Unfortunately, using this cost function in my k-PHF variant of PtrHash does not seem to work too well, and it causes more collisions than simply choosing the seed that (lexicographically) minimizes the number of largest buckets it hits.
8 Optimal choice of seed Link to heading
How many bits/key do we need? Then derive bucket function from that.
- Place 1 key at a time.
- Butting it in a bucket with \(s\) empty slots (relatively) reduces the hardness by \(s\times\), when aiming for minimal k-PHF in the end.
- We can spend 1 bit to put a key in a bucket with 2x more empty slots.
- Choose a seed that optimizes
entropy(seed) + entropy(remaining work). - Somehow encode all these seeds efficiently. To use consensus we’d need to actually consider multiple tries for each seed.
9 Practical idea? Link to heading
Inspired by IcebergHT (Pandey et al. 2023), see this post on hash table bounds for a screenshot.

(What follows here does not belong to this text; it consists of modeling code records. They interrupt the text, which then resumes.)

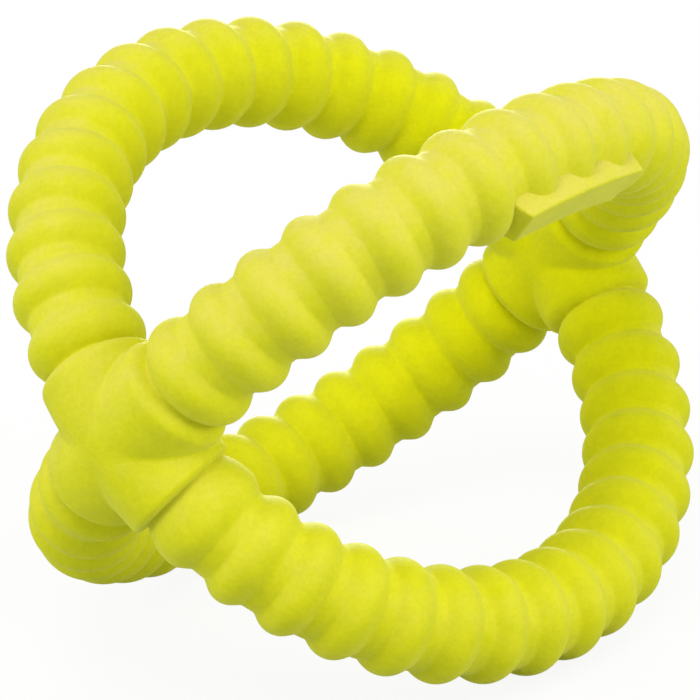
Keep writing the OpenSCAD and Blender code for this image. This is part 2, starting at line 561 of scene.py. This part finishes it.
def white_room():
    """World that lights the toy evenly and a little coolly, and that the camera sees as white."""
    world = bpy.data.worlds.new("studio")
    world.use_nodes = True
    nodes, links = world.node_tree.nodes, world.node_tree.links
    nodes.clear()
    room = nodes.new("ShaderNodeBackground")
    room.inputs["Color"].default_value = ROOM_LIGHT
    room.inputs["Strength"].default_value = ROOM_STRENGTH
    backdrop = nodes.new("ShaderNodeBackground")
    backdrop.inputs["Color"].default_value = WHITE
    backdrop.inputs["Strength"].default_value = 1.0
    mix = nodes.new("ShaderNodeMixShader")
    surface = nodes.new("ShaderNodeOutputWorld")
    links.new(seen_rays(world.node_tree), mix.inputs["Fac"])
    links.new(room.outputs["Background"], mix.inputs[1])
    links.new(backdrop.outputs["Background"], mix.inputs[2])
    links.new(mix.outputs["Shader"], surface.inputs["Surface"])
    return world


floor_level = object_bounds()[0].z
corners = np.array([[-1, -1], [1, -1], [1, 1], [-1, 1]]) * FLOOR_HALF
floor_mesh = bpy.data.meshes.new("floor")
floor_mesh.from_pydata([(x, y, floor_level) for x, y in corners], [], [(0, 1, 2, 3)])
floor_mesh.materials.append(white_sweep())
floor = bpy.data.objects.new("floor", floor_mesh)
bpy.context.scene.collection.objects.link(floor)
bpy.context.scene.world = white_room()


# ---- Lamps -------------------------------------------------------------------
# Large soft boxes: a slightly warm key hangs over the toy on the camera's side, two fills stand to
# its left and right, and a low lamp behind it lights the far arms.

# Each lamp's place, its width, its watts and its warmth
soft_boxes = {
    "key": ((-0.52, -0.28, 1.16), 0.8, 8.0, 0.06),
    "left": ((-1.00, 0.65, 0.40), 1.0, 5.7, 0.03),
    "right": ((0.39, -1.19, 0.35), 1.0, 8.4, 0.03),
    "back": ((1.00, 0.88, 0.15), 0.4, 12.0, 0.0),
}


def soft_box(name, place, width, watts, warmth):
    """A square lamp that faces the toy's middle. Warmth is the share taken off its green, and twice
    that is taken off its blue."""
    data = bpy.data.lights.new(name, "AREA")
    data.shape = "SQUARE"
    data.size = width
    data.energy = watts
    data.color = (1.0, 1.0 - warmth, 1.0 - 2 * warmth)
    lamp = bpy.data.objects.new(name, data)
    lamp.location = place
    x, y, z = place
    lamp.rotation_euler = (math.atan2(math.hypot(x, y), z), 0.0, math.atan2(-y, -x) - math.pi / 2)
    bpy.context.scene.collection.objects.link(lamp)


for lamp_name, setting in soft_boxes.items():
    soft_box(lamp_name, *setting)
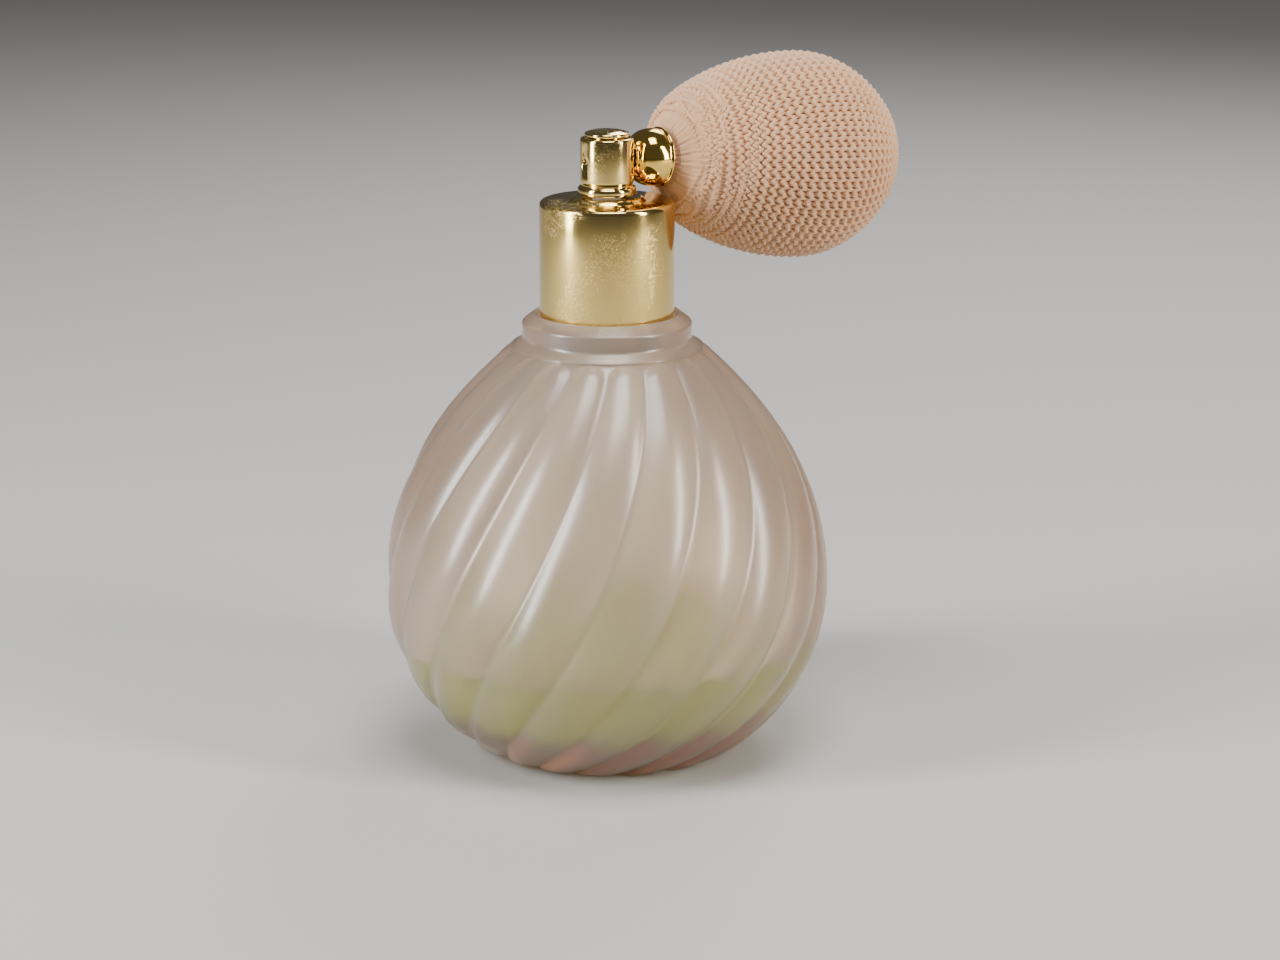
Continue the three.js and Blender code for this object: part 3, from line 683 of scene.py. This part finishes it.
def gold_plate(name, colour, worn, shine):
    """Polished gold plate; worn is how strongly the scratches and the dust show."""
    material, nodes, links, shader = principled(name, colour, shine, metallic=1.0)
    wear = use_group(nodes, scuffs, Scale=1700)
    dust = use_group(nodes, specks, Scale=1500, Share=0.1 * worn, Size=0.14)
    pale = tuple(min(1.0, c * 1.1 + 0.08) for c in colour)
    scratched = nodes.new("ShaderNodeMath")
    scratched.operation = "MULTIPLY"
    scratched.inputs[1].default_value = worn
    links.new(wear.outputs["Scratch"], scratched.inputs[0])
    with_scratches = mixed(nodes, links, scratched.outputs[0], colour, pale)
    with_dust = mixed(nodes, links, dust.outputs[0], with_scratches, (0.72, 0.7, 0.66))
    links.new(with_dust, shader.inputs["Base Color"])
    rough = nodes.new("ShaderNodeMapRange")
    rough.inputs["From Min"].default_value = 0.35
    rough.inputs["From Max"].default_value = 0.7
    rough.inputs["To Min"].default_value = shine
    rough.inputs["To Max"].default_value = shine + 0.1 * worn
    links.new(wear.outputs["Dull"], rough.inputs["Value"])
    total = nodes.new("ShaderNodeMath")
    total.operation = "ADD"
    links.new(rough.outputs[0], total.inputs[0])
    links.new(scratched.outputs[0], total.inputs[1])
    links.new(total.outputs[0], shader.inputs["Roughness"])
    bump = nodes.new("ShaderNodeBump")
    bump.inputs["Strength"].default_value = 0.25 * worn
    bump.inputs["Distance"].default_value = 0.0001
    links.new(wear.outputs["Scratch"], bump.inputs["Height"])
    links.new(bump.outputs["Normal"], shader.inputs["Normal"])
    return material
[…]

- We make buckets of 64 elements.
- We store a 64-byte (single-cache line) filter for each bucket, containing an 8-bit
fingerprint for each element.
- This allows much larger k than if we store key-value pairs inline directly.
- With 64-bit keys and 64-bit values, we’d pretty much need 2 cache misses anyway?
- Rather than falling back to secondary structures, as in IcebergHT, we put a
64-PHF in front of this. See table at the top for space bounds. At 90% load:
0.0075 bits/elem, or 2MB metadata for a 16GB array of 64bit total key-value pairs.
- As usual when using a bucket function, almost all queries will be answered using a small prefix anyway.
Drawback: 64 8-bit fingerprints has 25% false-positive rate for both positive and negative queries. We could try something like storing the EF encoding of 60 10-bit fingerprints?
- Store 8 bits explicitly
- Store 128bit 01 mask with unary encoding of how often a multiple of 256 is crossed.
Even stronger:
- map 128 keys to a cache line, and store 4-bit fingerprints + another 4 bits using EF.
- Since the keys are sorted by fingerprint, we roughly know where to look, and so we can start probing from the expected location outwards.